- **WORK REQUIRED**: Copy these lines exactly and nothing else: from the line holding "before = set(bpy.data.objects)" to the line holding "FLOOR_THICKNESS = 7", both lines included.

- **TASK DATA**:
╭──

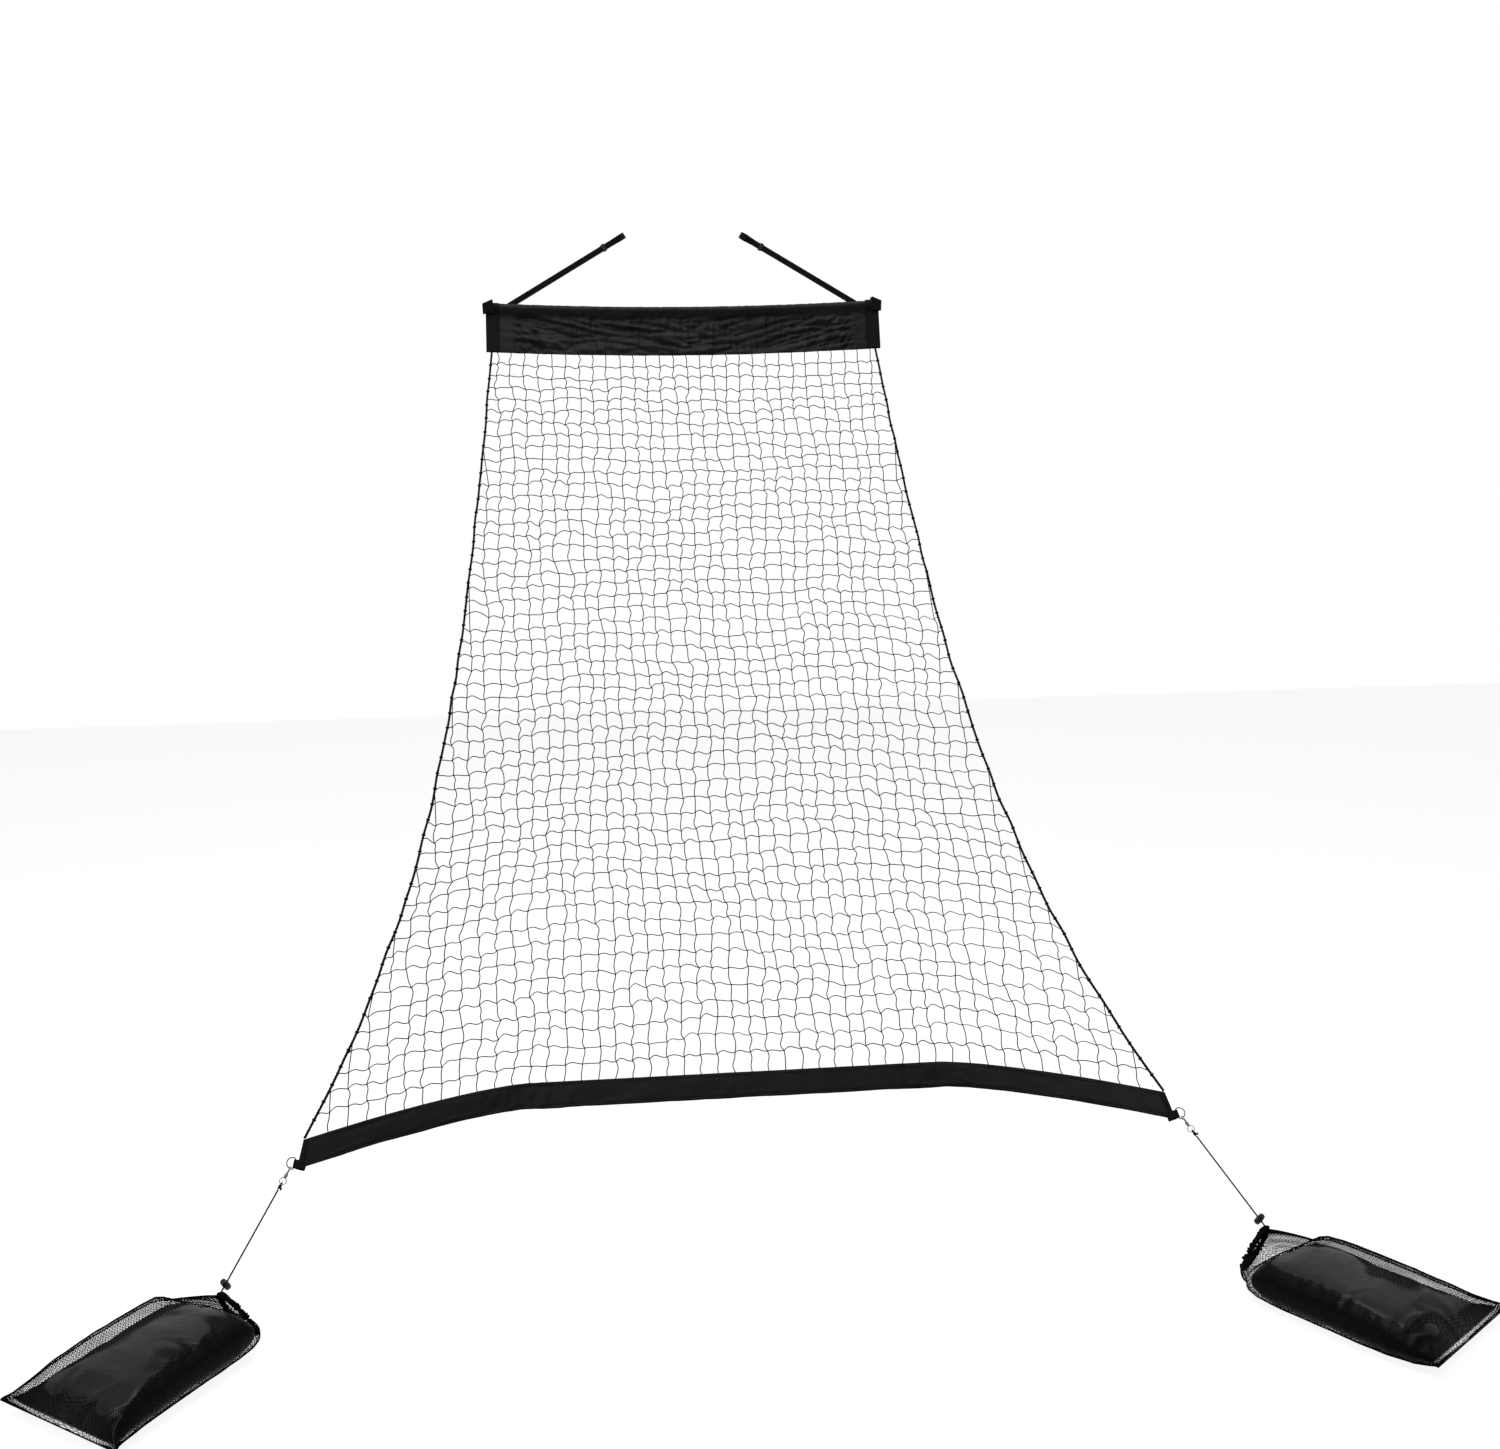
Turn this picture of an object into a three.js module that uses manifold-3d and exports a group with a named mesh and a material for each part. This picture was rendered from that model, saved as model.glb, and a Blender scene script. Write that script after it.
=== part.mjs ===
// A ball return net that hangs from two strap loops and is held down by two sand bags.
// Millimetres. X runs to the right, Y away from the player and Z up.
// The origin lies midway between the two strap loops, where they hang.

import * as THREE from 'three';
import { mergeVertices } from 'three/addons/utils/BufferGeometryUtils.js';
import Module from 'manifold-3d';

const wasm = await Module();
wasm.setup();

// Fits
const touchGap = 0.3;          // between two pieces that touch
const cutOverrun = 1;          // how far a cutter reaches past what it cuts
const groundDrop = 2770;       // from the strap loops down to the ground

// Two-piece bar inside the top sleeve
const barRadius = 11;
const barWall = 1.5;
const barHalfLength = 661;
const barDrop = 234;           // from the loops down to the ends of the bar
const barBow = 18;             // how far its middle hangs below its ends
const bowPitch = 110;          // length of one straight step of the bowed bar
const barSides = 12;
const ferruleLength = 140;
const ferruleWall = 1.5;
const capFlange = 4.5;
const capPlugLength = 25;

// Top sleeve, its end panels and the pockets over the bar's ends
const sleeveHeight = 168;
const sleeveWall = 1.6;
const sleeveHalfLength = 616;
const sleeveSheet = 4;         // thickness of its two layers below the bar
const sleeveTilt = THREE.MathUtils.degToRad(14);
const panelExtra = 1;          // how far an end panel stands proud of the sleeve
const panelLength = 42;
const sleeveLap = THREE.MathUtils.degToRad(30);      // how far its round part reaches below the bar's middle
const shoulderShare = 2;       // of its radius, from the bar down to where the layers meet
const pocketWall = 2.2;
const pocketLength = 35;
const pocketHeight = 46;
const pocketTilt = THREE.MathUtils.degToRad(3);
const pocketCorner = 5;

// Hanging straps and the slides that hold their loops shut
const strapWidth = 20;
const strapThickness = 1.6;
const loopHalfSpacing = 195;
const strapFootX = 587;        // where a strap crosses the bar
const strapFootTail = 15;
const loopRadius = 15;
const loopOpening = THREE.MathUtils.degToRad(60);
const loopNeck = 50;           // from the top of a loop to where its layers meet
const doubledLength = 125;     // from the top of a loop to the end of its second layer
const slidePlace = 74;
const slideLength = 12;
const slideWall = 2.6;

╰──
╭──

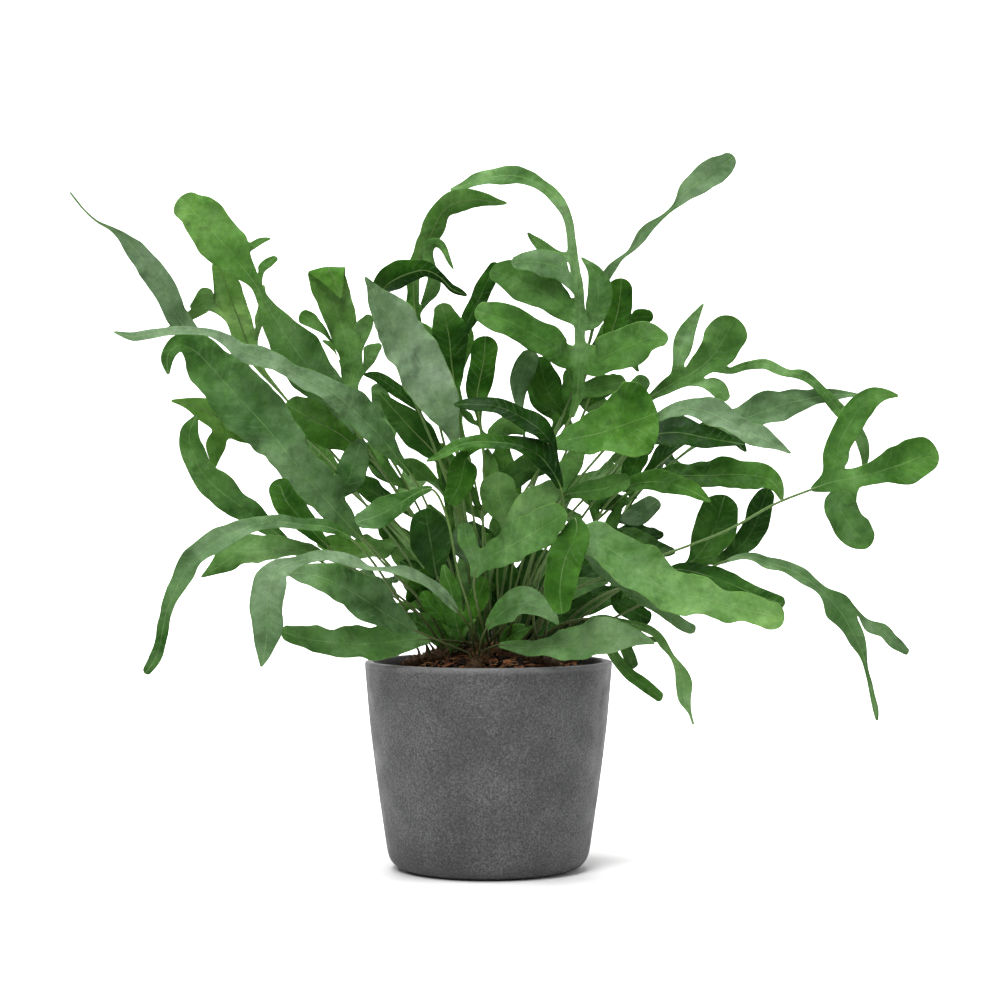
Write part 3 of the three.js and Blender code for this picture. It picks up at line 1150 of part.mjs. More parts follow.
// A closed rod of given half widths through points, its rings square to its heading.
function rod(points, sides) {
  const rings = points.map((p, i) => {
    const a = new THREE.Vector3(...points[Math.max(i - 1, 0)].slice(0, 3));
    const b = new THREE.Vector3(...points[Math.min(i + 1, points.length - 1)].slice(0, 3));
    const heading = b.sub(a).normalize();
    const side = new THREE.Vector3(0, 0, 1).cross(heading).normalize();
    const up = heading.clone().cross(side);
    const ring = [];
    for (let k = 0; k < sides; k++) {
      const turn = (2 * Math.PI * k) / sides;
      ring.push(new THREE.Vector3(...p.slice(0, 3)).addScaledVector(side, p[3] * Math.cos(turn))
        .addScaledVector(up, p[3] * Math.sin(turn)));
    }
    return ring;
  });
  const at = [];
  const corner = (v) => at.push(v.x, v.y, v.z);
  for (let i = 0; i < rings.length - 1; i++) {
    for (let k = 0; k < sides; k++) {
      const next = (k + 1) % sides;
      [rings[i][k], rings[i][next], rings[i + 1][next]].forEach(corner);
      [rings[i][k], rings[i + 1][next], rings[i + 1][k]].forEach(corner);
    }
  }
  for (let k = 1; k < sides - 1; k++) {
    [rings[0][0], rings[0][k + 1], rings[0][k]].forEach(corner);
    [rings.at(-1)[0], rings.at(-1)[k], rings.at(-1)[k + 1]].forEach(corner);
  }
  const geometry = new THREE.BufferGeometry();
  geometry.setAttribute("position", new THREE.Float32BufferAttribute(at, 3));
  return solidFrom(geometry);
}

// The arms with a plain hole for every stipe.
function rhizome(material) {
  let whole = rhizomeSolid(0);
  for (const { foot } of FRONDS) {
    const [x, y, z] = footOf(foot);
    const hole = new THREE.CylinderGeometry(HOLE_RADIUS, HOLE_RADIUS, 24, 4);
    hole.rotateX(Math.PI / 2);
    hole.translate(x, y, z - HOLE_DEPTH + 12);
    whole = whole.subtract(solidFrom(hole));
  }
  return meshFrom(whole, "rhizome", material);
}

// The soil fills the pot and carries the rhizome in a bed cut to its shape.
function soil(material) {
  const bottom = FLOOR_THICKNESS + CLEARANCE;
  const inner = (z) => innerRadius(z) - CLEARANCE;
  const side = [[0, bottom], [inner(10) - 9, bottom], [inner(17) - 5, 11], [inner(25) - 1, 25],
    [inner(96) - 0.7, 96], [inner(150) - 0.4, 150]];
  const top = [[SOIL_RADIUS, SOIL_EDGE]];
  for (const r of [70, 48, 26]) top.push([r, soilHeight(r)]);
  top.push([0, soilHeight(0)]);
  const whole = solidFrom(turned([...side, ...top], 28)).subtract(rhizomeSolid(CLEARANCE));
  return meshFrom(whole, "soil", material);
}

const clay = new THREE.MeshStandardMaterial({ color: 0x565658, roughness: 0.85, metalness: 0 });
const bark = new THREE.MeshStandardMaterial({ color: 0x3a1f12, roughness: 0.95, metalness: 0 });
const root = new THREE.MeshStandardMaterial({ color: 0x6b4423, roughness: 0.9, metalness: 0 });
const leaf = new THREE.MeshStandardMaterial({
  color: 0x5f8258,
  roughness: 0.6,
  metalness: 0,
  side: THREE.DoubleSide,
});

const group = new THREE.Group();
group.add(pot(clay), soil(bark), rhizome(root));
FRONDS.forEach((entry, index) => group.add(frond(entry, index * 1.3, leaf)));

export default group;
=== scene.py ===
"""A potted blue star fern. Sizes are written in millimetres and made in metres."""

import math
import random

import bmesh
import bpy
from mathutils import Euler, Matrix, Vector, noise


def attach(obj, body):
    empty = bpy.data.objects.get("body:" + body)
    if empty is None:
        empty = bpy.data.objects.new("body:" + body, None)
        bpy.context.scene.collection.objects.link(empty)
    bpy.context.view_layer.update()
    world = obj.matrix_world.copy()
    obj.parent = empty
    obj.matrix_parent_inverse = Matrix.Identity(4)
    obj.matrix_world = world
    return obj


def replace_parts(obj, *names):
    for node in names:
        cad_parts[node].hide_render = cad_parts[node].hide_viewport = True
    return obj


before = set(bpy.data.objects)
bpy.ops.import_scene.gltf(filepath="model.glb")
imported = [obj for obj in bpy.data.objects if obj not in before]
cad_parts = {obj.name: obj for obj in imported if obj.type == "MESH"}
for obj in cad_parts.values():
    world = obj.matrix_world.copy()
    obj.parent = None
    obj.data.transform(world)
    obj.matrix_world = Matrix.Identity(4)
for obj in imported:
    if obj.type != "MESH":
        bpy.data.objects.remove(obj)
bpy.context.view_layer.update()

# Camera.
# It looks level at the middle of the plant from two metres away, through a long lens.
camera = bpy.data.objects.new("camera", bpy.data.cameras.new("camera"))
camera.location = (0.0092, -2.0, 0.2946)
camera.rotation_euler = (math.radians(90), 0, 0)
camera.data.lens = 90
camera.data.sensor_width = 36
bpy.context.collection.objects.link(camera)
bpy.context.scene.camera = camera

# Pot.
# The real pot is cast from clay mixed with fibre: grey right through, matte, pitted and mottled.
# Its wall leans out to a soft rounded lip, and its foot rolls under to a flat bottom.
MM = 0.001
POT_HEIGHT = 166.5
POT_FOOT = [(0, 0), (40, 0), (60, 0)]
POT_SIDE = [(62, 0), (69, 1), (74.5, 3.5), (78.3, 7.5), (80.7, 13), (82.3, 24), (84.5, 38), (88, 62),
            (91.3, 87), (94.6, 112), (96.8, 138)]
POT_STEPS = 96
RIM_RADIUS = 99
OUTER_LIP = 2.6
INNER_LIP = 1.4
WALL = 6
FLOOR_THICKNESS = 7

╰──

- **FULL ANSWER**:
before = set(bpy.data.objects)
bpy.ops.import_scene.gltf(filepath="model.glb")
imported = [obj for obj in bpy.data.objects if obj not in before]
cad_parts = {obj.name: obj for obj in imported if obj.type == "MESH"}
for obj in cad_parts.values():
    world = obj.matrix_world.copy()
    obj.parent = None
    obj.data.transform(world)
    obj.matrix_world = Matrix.Identity(4)
for obj in imported:
    if obj.type != "MESH":
        bpy.data.objects.remove(obj)
bpy.context.view_layer.update()

# Camera.
# It looks level at the middle of the plant from two metres away, through a long lens.
camera = bpy.data.objects.new("camera", bpy.data.cameras.new("camera"))
camera.location = (0.0092, -2.0, 0.2946)
camera.rotation_euler = (math.radians(90), 0, 0)
camera.data.lens = 90
camera.data.sensor_width = 36
bpy.context.collection.objects.link(camera)
bpy.context.scene.camera = camera

# Pot.
# The real pot is cast from clay mixed with fibre: grey right through, matte, pitted and mottled.
# Its wall leans out to a soft rounded lip, and its foot rolls under to a flat bottom.
MM = 0.001
POT_HEIGHT = 166.5
POT_FOOT = [(0, 0), (40, 0), (60, 0)]
POT_SIDE = [(62, 0), (69, 1), (74.5, 3.5), (78.3, 7.5), (80.7, 13), (82.3, 24), (84.5, 38), (88, 62),
            (91.3, 87), (94.6, 112), (96.8, 138)]
POT_STEPS = 96
RIM_RADIUS = 99
OUTER_LIP = 2.6
INNER_LIP = 1.4
WALL = 6
FLOOR_THICKNESS = 7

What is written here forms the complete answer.